The companies leading the real shift? Google started removing degree requirements in 2020. So did Apple and IBM. Delta Air Lines rebuilt its entire hiring process around skills assessments. These aren't experiments anymore. They're the new normal at the biggest employers in America.

Your New Playbook: Proof Over Claims

The game has changed, but most people haven't updated their strategy. They're still leading with credentials when employers are looking for capabilities.

Start with your resume. Look at how much real estate you're giving to your degree versus your actual demonstrated skills and outcomes. Restructure it. Lead with what you've done—the projects you've shipped, the problems you've solved, the measurable impact you've had. Education goes near the bottom now.

When you're applying, match the exact skill keywords from the job description. Not similar words. The exact words. ATS systems are literal, so be literal.

Micro-credentials now carry real weight. Google offers professional certificates. So do IBM and Coursera. These aren't participation trophies—they're skill validators that employers recognize.

Build a skills portfolio. This isn't just for designers anymore. GitHub projects. Freelance work samples. Case study write-ups. Anything that shows you can do the work—not just claim it.

Proof beats claims every time. If you say you're a strong communicator, link to a presentation you gave. If you say you can manage projects, show them one you completed.

The Assessment Is the Interview Now

Companies are increasingly using skills assessments during the hiring process. Case studies. Technical tests. Work sample exercises. The assessment is the interview now—treat it that way.

Practice before you need to perform. Find sample case studies in your field. Time yourself. Get feedback. The people who prepare for these assessments outperform the people who wing it.

And don't underestimate transferable skills. Problem-solving. Communication. Project management. These translate across industries regardless of where you learned them—or whether you have a piece of paper saying you did.

Harvard Business School research is clear: skills-based hiring increases diversity, reduces time-to-hire, and improves job performance. It's not just fairer—it's better business.

Stop Asking Permission From Gatekeepers Who've Already Stepped Aside

If you've been holding back from applying to roles because of degree requirements, reconsider. That requirement might be legacy language that no one's enforced in years.

Apply anyway. If your skills match, make the case. The worst they can do is say no. But increasingly, they won't.

Networking works differently in a skills-first economy too. It's not about who you know—it's about who knows what you can do. Before you ask for a referral, make sure that person has actually seen your work. Send them something you've built. Give them ammunition to advocate for you.
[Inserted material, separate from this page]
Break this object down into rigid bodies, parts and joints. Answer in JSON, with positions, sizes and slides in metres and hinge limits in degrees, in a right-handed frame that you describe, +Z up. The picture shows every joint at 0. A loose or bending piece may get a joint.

The credential economy is giving way to the capability economy. Your move this week: audit your resume. Move education to the bottom. Lead with projects, outcomes, and quantified impact. Then build your proof—one portfolio piece, one case study, one GitHub project. Start small, but start now.

The degree requirement isn't disappearing overnight, but it's fading faster than anyone predicted. Seventy percent of employers are already hiring based on skills. The companies you want to work for have moved on.

Lead with what you can do. Prove it before they ask. And apply to the roles you want—even if the posting says bachelor's required. The rules have changed. Now you know how to play by them.